Solemn‑procedure fees get a tidy‑up. A preparation fee is now payable when a guilty plea is accepted at any diet before trial, including where the court discharges a trial diet and appoints an earlier one under section 75A(5) of the 1995 Act. This mirrors the position when notice is given under section 76 and applies to work done on or after 1 April 2026.

Duty‑solicitor rules are simplified to reflect the new funding routes. References to ABWOR are removed, and some restrictions that previously limited choice are stripped out, making it easier to continue with your own solicitor after first contact. Separately, duty‑solicitor fee provisions are disapplied in certain summary cases once a complaint is served and you are in custody or on an undertaking, with payment instead routed through the updated fixed‑payment schedules.

For people accused of a summary offence, here is the practical bit. If your complaint is served on or after 14 December 2026, criminal legal aid can start from service of the complaint. If you are in custody or on an undertaking, automatic legal aid applies, and if your court date is imminent, SLAB can grant short‑term urgent cover. ABWOR remains only for work after conviction in summary cases.

For solicitors and students of practice management, diary discipline becomes crucial.
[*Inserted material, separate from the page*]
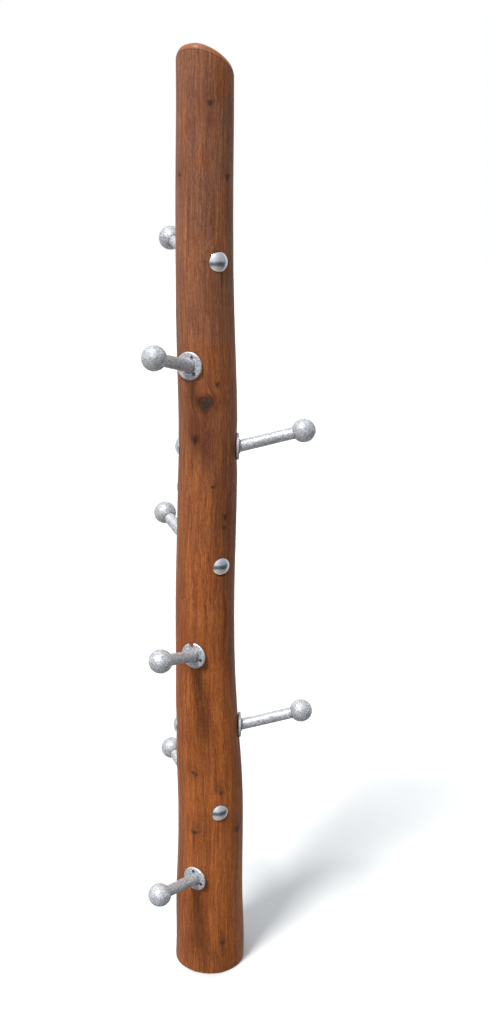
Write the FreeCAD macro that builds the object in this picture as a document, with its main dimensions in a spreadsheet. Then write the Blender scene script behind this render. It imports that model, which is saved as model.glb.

Record the complaint‑service date, meet the 14‑day notify/apply windows, triage for special‑urgency where citation is within seven days, and update fee notes for the new Schedules 3 and 4 and the solemn preparation‑fee change. Note too that the Advice and Assistance changes remove ABWOR‑related lines, including the supplementary fee for a holiday‑court sitting.

Vocabulary to teach with. A “complaint” is the written charge that starts a summary case and is formally served on the accused. A “diet” is a scheduled court calling; a “pleading diet” is when pleas are taken. “Summary” cases are heard without a jury in the Justice of the Peace or sheriff court; “solemn” cases are jury proceedings. Having these terms clear helps you read the regulations confidently.